The key is reminding yourself that it’s your work persona who’s doing all the heavy lifting — which also prevents this approach from becoming too intrusive on your private life.
The third approach is what I’d call the “Brand Ambassador” approach and is when as founder you become the — very public — living embodiment of your brand. Some examples of founders who embody this are Kim Kardashian, Gwyneth Paltrow and Elon Musk.
Whilst there can be enormous benefits to this approach in terms of the exposure it can bring to your business — assuming you’re good at it of course — there can also be significant downsides from a privacy and mental health perspective, meaning it’s not something to be undertaken lightly. For anyone considering this route, it’s well worth reading Sharmadean Reid’s blog post about the toll this approach has taken on her and so many other female founders.
Be authentic & tell stories
Once you’ve chosen your approach, it’s important to recognise that brand building is a marathon, not a sprint; and it only works if it’s truly authentic and comes from within. Now is not the time to be anyone other than an amplified version of yourself.
This also means there’s no brand-building blueprint to follow — you need to do what feels right for you and your business. Remember that the most powerful message is the one that’s personal, so lean into storytelling as a medium to convey both your perspective and your brand.
Pick your poison
A founder with a significant Twitter following, who I respect enormously, once told me that I too needed to double down on Twitter if I really wanted to grow OLIO. This troubled me for quite some time, because while my head agreed this could be an enormously powerful strategy, my heart told me I’d never been a 140-character kind of person.
I left this dilemma about how to brand-build digitally unresolved until about three years ago, when I was so incredibly incensed that the mainstream media was providing zero coverage of Earth Overshoot Day that I couldn’t help but put pen to paper for my first ever Medium post.

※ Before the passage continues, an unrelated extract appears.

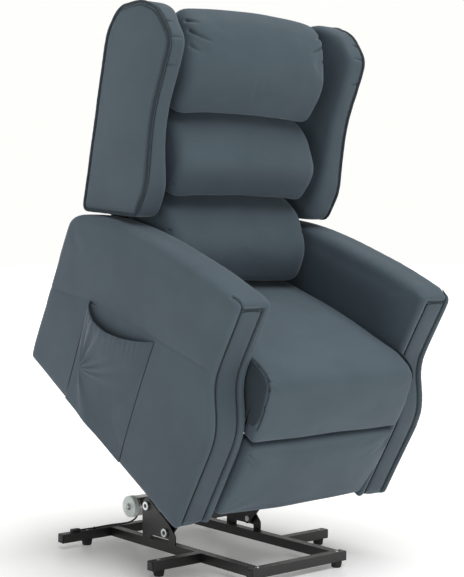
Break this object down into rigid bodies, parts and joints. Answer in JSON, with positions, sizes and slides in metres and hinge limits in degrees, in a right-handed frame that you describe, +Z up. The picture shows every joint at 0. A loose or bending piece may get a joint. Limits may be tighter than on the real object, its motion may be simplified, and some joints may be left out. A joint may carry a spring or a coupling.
{
  "type": "lift recliner chair",
  "caption": "Upholstered lift recliner shown raised and tipped forward on a black steel lift base, with wings, stacked back pillows, a fold-out footrest and a side pocket.",
  "frame": {"origin": "centre of the chair's box on the floor, in the raised position", "axes": "+Z up, the sitter faces -Y, +X to the sitter's left"},
  "size_m": [0.7563, 0.8876, 1.4703],
  "materials": {
    "upholstery": "matte blue-grey woven microfibre with a soft sheen",
    "upholstery_panel": "the same cloth, on the arm fronts and the side pocket",
    "black_steel": "satin black powder coat on steel tube and plate",
    "rubber_foot": "matte black moulded rubber",
    "zinc": "bright zinc plate",
    "black_plastic": "black moulded plastic",
    "grey_steel": "grey zinc plated steel",
    "plywood": "raw plywood",
    "spring_wire": "bare spring wire"
  },
  "bodies": {
    "base": {"rear_bar": "black_steel", "front_bar": "black_steel", "base_rail_right": "black_steel", "base_rail_left": "black_steel", "foot_rear_right": "rubber_foot", "foot_rear_left": "rubber_foot", "foot_side_right": "rubber_foot", "foot_side_left": "rubber_foot", "foot_front_right": "rubber_foot", "foot_front_left": "rubber_foot", "pivot_bracket_right": "black_steel", "pivot_bracket_left": "black_steel", "rear_pivot_bolt_right": "zinc", "rear_pivot_bolt_left": "zinc", "front_pivot_bolt_right": "zinc", "front_pivot_bolt_left": "zinc", "motor_lead": "black_plastic", "lead_connector": "black_plastic"},
    "front_links": {"front_link_frame": "black_steel"},
    "lift_motor": {"motor_gearbox": "black_plastic", "motor_can": "grey_steel", "motor_end_cap": "zinc", "actuator_tube": "grey_steel"},
    "lift_rod": {"lift_rod": "zinc"},
    "seat": {"lift_rail_right": "black_steel", "lift_rail_left": "black_steel", "rear_cross_member": "black_steel", "actuator_beam": "black_steel", "seat_side_board_right": "plywood", "seat_side_board_left": "plywood", "seat_front_rail": "plywood", "seat_rear_rail": "plywood", "seat_spring_1": "spring_wire", "seat_spring_2": "spring_wire", "seat_spring_3": "spring_wire", "seat_cushion": "upholstery", "arm_right": "upholstery", "arm_left": "upholstery", "arm_board_right": "plywood", "arm_board_left": "plywood", "arm_front_panel_right": "upholstery_panel", "arm_front_panel_left": "upholstery_panel", "side_pocket": "upholstery_panel", "rear_skirt": "upholstery"},
    "backrest": {"back_panel": "upholstery", "back_frame": "plywood", "back_hinge_bracket_right": "grey_steel", "back_hinge_bracket_left": "grey_steel", "wing_right": "upholstery", "wing_left": "upholstery", "pillow_head": "upholstery", "pillow_middle": "upholstery", "pillow_lumbar": "upholstery"},
    "footrest_inner_links": {"footrest_inner_links": "grey_steel"},
    "footrest_outer_links": {"footrest_outer_links": "grey_steel"},
    "footrest": {"footrest_pad": "upholstery", "footrest_tab_right": "grey_steel", "footrest_tab_left": "grey_steel"},
    "rear_links": {"rear_link_right": "black_steel", "rear_link_left": "black_steel"}
  },
  "joints": [
    {"name": "lift", "type": "hinge", "parent": "base", "child": "front_links", "pos_m": [0, 0.1085, 0.0701], "axis": [1, 0, 0], "range_deg": [0, 39.27]},
    {"name": "chair_tilt", "type": "hinge", "parent": "front_links", "child": "seat", "pos_m": [0, -0.10138, 0.30427], "axis": [-1, 0, 0], "range_deg": [0, 69.32]},
    {"name": "rear_link_pivot", "type": "hinge", "parent": "base", "child": "rear_links", "pos_m": [0, 0.193, 0.131], "axis": [1, 0, 0], "range_deg": [0, 39.95]},
    {"name": "motor_pivot", "type": "hinge", "parent": "base", "child": "lift_motor", "pos_m": [0, 0.345, 0.1], "axis": [1, 0, 0], "range_deg": [0, 25.65]},
    {"name": "rod_slide", "type": "slide", "parent": "lift_motor", "child": "lift_rod", "axis": [0, 0.6963, -0.7178], "range_m": [0, 0.1226]},
    {"name": "recline", "type": "hinge", "parent": "seat", "child": "backrest", "pos_m": [0, 0.24692, 0.66421], "axis": [-1, 0, 0], "range_deg": [0, 35]},
    {"name": "footrest", "type": "hinge", "parent": "seat", "child": "footrest_inner_links", "pos_m": [0, -0.14493, 0.43289], "axis": [-1, 0, 0], "range_deg": [0, 60.4]},
    {"name": "footrest_knee", "type": "hinge", "parent": "footrest_inner_links", "child": "footrest_outer_links", "pos_m": [0, -0.13342, 0.28296], "axis": [1, 0, 0], "range_deg": [0, 85]},
    {"name": "footrest_pad_turn", "type": "hinge", "parent": "footrest_outer_links", "child": "footrest", "pos_m": [0, -0.28703, 0.37903], "axis": [-1, 0, 0], "range_deg": [0, 114.6]}
  ],
  "couplings": [
    {"joint": "chair_tilt", "follows": "lift", "ratio": 1.7639},
    {"joint": "rear_link_pivot", "follows": "lift", "ratio": 1.0161},
    {"joint": "motor_pivot", "follows": "lift", "ratio": 0.65186},
    {"joint": "rod_slide", "follows": "lift", "m_per_rad": 0.17859},
    {"joint": "footrest_knee", "follows": "footrest", "ratio": 1.404},
    {"joint": "footrest_pad_turn", "follows": "footrest", "ratio": 1.894}
  ]
}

It was through this experience I realised that I enjoy longer-form writing and that LinkedIn is an extremely effective platform for dissemination. This, coupled with speaking on podcasts and at events, has become my poison of choice.
Everyone needs to pick their own path, but what’s most important is to play to your strengths and focus on what you enjoy the most.
I was once advised to turn down smaller speaking opportunities until the “big ones” came along, so my founder brand wouldn’t become “devalued”. This is something I’ve roundly ignored, and in the early days of OLIO I would turn up and speak at the opening of an envelope!
Getting experience at smaller events can enable you to refine your craft and develop your style, which will then bring the bigger opportunities knocking. However, as your brand grows you need to be careful not to spend too much time evangelising rather than executing, as no sustainable business was built on evangelising alone.
Silence the imposter
I don’t know anyone who hasn’t felt like a massive imposter on their first couple of forays into personal brand building. But if you start small, and focus on what only you know about — your business — then you will quickly build confidence and start to extend your domain.
Be bold and brief
Having an audience is an incredible privilege; something far too many speakers seem to forget. You need to make sure you work hard both ahead of time and in real time, to deliver a perspective that’s both pointy and to the point. A well-crafted soundbite can reverberate far beyond the room.
And if you’re a diverse founder make sure to highlight, rather than hide, that unique perspective — you will be pleasantly surprised to discover that sharing your story can change lives.
The first time, every time
I once complained to my husband that it was exhausting having to recount my founding story time and time again, and it was starting to feel disingenuous.
He immediately asked: “How do you think Prince feels performing Purple Rain?”
I immediately realised that this is my job — and more than just that, I need to make every performance feel like the first.